■ WHAT THE EXERCISE ASKS ■
Please repeat, exactly and with nothing added, the lines running from the line that contains "piece of oak" to the line that contains "from mathutils import Vector, noise", both lines included.

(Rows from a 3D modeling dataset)
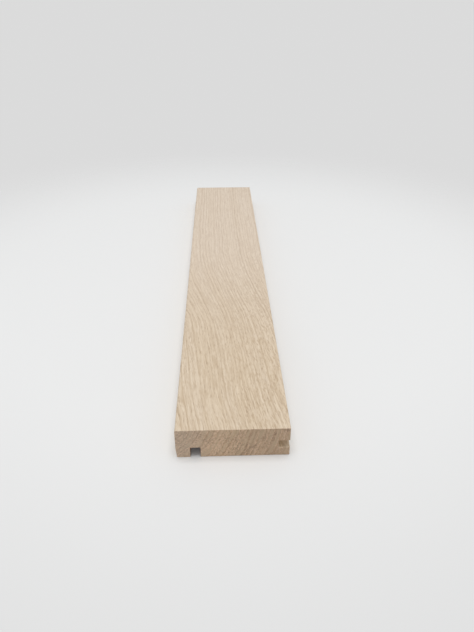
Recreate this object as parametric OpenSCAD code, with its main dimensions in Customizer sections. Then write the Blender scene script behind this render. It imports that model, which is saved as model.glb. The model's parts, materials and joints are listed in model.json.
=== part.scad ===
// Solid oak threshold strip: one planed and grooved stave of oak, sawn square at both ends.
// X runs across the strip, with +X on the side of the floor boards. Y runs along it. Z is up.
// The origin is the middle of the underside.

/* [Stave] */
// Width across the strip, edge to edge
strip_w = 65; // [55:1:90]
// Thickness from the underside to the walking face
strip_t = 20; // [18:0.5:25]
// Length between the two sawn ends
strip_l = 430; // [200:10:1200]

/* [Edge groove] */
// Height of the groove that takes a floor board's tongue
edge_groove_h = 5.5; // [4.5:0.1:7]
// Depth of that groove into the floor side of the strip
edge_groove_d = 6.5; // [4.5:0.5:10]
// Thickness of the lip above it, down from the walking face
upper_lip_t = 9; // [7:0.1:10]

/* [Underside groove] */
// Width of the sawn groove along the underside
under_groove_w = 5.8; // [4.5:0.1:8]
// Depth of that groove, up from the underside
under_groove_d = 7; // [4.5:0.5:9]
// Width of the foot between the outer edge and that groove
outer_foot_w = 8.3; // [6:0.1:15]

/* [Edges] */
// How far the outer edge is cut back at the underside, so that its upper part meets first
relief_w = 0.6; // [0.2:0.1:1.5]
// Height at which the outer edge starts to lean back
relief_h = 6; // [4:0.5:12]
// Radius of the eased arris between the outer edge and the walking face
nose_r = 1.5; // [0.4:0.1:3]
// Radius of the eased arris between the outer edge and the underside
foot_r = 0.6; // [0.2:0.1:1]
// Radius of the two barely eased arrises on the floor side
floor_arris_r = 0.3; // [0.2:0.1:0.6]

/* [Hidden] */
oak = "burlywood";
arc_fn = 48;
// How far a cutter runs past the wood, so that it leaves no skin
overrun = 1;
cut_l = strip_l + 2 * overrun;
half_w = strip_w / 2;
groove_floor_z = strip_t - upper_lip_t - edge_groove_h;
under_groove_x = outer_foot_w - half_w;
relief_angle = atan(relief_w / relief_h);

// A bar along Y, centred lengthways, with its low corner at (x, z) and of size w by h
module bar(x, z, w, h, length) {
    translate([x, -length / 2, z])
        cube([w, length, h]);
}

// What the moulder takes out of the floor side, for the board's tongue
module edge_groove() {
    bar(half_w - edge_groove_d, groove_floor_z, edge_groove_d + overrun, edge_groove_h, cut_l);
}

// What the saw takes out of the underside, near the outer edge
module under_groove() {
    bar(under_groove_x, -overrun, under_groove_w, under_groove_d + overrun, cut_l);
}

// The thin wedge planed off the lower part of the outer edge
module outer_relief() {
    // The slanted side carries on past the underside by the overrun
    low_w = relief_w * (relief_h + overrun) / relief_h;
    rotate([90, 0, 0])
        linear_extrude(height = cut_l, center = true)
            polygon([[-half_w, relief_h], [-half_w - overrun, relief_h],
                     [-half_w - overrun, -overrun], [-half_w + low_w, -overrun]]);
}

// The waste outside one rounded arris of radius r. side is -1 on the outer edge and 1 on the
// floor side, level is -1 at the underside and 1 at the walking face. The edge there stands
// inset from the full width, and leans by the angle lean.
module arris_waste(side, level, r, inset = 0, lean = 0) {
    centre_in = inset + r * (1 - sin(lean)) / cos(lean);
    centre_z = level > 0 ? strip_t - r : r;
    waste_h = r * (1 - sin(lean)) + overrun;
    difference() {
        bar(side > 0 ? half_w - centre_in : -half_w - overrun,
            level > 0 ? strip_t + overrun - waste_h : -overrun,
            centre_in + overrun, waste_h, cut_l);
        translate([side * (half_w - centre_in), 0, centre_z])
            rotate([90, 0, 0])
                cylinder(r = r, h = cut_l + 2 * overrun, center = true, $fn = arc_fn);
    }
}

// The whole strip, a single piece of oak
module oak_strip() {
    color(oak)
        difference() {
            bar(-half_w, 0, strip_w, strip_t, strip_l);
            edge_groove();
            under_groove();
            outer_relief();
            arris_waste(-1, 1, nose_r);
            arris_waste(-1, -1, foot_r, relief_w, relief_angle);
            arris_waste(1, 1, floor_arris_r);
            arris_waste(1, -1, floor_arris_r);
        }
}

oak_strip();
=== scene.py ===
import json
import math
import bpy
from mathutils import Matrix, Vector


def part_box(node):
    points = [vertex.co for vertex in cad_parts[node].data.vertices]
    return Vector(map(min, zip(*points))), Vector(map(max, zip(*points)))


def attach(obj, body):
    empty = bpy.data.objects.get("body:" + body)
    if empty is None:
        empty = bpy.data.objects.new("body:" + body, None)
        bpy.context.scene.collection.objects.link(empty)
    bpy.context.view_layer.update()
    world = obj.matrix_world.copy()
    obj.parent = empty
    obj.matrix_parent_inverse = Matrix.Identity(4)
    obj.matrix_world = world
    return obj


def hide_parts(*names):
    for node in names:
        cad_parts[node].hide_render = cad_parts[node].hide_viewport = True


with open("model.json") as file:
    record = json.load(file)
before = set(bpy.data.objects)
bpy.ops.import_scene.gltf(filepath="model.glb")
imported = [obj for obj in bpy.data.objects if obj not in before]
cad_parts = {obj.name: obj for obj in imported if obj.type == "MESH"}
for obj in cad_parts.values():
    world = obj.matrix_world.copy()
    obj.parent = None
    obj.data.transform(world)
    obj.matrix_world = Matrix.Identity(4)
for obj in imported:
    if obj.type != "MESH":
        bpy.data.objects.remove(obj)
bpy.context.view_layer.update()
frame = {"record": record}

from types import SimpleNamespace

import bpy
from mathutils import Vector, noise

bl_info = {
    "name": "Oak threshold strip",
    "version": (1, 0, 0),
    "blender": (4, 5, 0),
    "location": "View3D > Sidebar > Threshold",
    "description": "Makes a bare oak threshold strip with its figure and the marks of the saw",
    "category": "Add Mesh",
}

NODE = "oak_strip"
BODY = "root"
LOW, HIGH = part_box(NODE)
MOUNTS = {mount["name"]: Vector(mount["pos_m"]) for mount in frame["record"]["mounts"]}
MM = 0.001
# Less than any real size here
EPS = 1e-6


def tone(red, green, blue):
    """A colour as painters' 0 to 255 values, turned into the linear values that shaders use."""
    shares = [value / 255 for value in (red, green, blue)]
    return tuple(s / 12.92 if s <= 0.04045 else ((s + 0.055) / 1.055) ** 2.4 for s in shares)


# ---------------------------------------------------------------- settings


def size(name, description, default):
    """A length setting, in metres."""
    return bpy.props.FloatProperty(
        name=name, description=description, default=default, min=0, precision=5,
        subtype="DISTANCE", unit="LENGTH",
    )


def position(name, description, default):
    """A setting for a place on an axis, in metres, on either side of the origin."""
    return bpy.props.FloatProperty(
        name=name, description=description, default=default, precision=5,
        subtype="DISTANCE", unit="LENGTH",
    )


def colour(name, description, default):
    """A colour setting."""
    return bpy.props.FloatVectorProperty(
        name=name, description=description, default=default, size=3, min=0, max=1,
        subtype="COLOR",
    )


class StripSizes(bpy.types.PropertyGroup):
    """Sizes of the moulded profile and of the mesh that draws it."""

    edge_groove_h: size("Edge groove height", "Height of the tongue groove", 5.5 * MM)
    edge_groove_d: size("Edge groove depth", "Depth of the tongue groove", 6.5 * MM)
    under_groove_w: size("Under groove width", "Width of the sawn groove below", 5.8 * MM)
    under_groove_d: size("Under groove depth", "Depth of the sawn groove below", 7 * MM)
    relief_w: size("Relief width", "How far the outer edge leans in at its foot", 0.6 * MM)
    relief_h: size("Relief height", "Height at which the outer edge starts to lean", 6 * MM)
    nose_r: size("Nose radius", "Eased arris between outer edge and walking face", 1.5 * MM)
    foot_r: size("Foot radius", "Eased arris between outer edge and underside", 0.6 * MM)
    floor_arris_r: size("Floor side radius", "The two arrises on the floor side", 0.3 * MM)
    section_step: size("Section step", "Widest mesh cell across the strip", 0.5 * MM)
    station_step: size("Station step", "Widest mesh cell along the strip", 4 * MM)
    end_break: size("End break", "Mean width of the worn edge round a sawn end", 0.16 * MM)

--

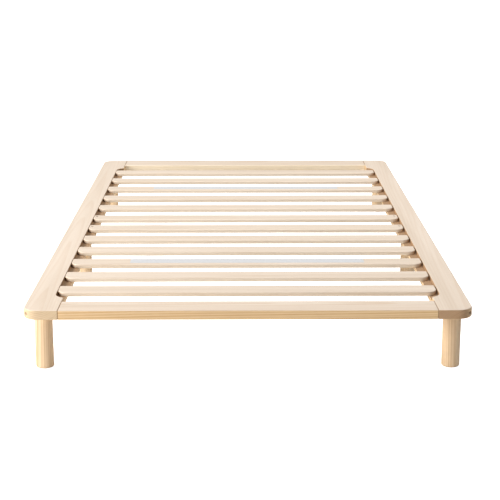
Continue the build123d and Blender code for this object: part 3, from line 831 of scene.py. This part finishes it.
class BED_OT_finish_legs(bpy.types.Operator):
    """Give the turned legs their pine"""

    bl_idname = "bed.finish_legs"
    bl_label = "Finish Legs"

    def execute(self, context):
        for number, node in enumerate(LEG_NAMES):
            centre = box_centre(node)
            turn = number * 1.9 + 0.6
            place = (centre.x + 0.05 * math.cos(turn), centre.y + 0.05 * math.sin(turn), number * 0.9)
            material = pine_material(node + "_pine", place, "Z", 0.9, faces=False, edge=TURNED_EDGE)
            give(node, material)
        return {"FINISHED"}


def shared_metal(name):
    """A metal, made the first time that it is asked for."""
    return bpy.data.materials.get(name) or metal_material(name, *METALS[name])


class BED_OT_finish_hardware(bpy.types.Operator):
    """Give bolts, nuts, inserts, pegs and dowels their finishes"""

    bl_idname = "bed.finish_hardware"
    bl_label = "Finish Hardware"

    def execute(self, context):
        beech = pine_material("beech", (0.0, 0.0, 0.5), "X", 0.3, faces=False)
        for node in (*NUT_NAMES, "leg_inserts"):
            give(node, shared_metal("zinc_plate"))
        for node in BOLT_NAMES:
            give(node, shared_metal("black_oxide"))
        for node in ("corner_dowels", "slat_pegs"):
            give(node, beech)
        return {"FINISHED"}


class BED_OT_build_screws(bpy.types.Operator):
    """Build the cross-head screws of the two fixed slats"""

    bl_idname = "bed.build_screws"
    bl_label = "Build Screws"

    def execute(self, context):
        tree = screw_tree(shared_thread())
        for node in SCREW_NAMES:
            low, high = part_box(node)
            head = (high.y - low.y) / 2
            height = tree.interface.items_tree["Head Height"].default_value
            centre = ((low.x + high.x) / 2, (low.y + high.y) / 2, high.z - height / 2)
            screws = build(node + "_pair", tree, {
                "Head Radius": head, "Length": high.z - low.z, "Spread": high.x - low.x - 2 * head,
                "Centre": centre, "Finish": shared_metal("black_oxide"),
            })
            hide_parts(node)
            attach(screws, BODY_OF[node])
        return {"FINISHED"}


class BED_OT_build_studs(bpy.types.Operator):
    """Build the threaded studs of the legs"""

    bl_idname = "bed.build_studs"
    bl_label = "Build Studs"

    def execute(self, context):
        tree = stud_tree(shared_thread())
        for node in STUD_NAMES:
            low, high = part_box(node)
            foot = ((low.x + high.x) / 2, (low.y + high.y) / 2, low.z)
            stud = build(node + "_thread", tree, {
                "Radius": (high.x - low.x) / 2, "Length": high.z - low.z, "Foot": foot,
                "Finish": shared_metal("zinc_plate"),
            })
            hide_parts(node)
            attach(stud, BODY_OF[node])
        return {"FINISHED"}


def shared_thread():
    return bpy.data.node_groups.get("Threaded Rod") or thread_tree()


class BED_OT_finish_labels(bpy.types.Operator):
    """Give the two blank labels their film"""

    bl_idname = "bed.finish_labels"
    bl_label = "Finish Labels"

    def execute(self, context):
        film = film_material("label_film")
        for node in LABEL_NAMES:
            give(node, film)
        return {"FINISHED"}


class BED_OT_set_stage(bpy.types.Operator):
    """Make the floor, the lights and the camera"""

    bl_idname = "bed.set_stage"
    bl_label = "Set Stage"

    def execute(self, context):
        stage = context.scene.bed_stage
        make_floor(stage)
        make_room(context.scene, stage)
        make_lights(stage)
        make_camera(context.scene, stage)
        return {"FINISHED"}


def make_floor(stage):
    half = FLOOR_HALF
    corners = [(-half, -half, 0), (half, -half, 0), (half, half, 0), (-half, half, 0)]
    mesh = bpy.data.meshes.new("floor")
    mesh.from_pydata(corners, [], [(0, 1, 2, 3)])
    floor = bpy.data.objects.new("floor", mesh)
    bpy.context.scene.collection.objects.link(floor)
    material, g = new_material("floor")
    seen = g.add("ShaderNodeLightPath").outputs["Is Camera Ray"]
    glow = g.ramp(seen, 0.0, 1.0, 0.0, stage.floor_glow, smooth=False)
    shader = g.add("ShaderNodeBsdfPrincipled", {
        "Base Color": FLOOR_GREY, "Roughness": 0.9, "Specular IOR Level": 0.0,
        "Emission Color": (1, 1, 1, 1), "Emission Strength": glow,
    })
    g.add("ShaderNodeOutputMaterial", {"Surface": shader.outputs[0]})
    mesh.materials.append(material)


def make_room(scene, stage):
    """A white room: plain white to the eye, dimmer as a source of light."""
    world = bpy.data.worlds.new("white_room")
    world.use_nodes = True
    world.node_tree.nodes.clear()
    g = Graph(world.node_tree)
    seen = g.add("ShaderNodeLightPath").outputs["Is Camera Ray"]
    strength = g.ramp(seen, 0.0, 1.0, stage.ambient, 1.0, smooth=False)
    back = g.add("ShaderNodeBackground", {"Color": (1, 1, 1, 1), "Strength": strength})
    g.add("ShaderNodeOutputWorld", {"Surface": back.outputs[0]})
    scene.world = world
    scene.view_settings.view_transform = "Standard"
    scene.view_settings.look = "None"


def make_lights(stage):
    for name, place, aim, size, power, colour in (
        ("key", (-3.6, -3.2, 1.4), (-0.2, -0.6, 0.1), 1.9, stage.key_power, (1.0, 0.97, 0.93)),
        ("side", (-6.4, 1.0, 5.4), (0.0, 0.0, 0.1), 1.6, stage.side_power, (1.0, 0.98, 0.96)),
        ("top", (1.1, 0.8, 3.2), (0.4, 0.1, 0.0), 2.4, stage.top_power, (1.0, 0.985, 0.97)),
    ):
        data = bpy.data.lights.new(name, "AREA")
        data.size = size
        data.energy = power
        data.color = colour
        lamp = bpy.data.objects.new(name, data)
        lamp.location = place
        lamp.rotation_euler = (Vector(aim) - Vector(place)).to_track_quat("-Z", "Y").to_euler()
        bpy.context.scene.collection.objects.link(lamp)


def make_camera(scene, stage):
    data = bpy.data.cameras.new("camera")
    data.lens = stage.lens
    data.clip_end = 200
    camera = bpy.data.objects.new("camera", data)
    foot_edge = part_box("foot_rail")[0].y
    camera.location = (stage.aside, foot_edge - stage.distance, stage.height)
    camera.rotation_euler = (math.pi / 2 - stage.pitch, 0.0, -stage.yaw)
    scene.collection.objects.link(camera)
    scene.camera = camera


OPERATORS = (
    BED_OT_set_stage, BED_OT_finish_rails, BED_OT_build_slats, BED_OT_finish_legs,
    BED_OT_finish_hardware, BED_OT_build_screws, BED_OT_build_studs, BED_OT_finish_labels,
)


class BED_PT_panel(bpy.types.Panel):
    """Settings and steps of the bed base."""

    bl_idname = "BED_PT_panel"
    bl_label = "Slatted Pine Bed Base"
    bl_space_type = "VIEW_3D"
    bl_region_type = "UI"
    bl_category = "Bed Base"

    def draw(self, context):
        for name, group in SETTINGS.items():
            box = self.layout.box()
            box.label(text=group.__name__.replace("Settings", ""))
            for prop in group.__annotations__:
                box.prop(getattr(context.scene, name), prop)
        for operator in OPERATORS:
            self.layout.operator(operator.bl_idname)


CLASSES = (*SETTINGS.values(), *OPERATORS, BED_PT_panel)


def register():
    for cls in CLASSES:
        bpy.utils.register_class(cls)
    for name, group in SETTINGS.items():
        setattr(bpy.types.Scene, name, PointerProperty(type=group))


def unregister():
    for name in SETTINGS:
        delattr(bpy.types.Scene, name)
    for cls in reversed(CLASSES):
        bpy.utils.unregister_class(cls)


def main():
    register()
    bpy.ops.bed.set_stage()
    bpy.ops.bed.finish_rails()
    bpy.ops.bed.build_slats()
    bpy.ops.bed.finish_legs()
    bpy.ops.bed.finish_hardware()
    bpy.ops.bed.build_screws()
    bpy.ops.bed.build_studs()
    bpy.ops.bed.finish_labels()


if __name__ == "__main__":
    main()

■ EXERCISE OUTPUT ■
// The whole strip, a single piece of oak
module oak_strip() {
    color(oak)
        difference() {
            bar(-half_w, 0, strip_w, strip_t, strip_l);
            edge_groove();
            under_groove();
            outer_relief();
            arris_waste(-1, 1, nose_r);
            arris_waste(-1, -1, foot_r, relief_w, relief_angle);
            arris_waste(1, 1, floor_arris_r);
            arris_waste(1, -1, floor_arris_r);
        }
}

oak_strip();
=== scene.py ===
import json
import math
import bpy
from mathutils import Matrix, Vector


def part_box(node):
    points = [vertex.co for vertex in cad_parts[node].data.vertices]
    return Vector(map(min, zip(*points))), Vector(map(max, zip(*points)))


def attach(obj, body):
    empty = bpy.data.objects.get("body:" + body)
    if empty is None:
        empty = bpy.data.objects.new("body:" + body, None)
        bpy.context.scene.collection.objects.link(empty)
    bpy.context.view_layer.update()
    world = obj.matrix_world.copy()
    obj.parent = empty
    obj.matrix_parent_inverse = Matrix.Identity(4)
    obj.matrix_world = world
    return obj


def hide_parts(*names):
    for node in names:
        cad_parts[node].hide_render = cad_parts[node].hide_viewport = True


with open("model.json") as file:
    record = json.load(file)
before = set(bpy.data.objects)
bpy.ops.import_scene.gltf(filepath="model.glb")
imported = [obj for obj in bpy.data.objects if obj not in before]
cad_parts = {obj.name: obj for obj in imported if obj.type == "MESH"}
for obj in cad_parts.values():
    world = obj.matrix_world.copy()
    obj.parent = None
    obj.data.transform(world)
    obj.matrix_world = Matrix.Identity(4)
for obj in imported:
    if obj.type != "MESH":
        bpy.data.objects.remove(obj)
bpy.context.view_layer.update()
frame = {"record": record}

from types import SimpleNamespace

import bpy
from mathutils import Vector, noise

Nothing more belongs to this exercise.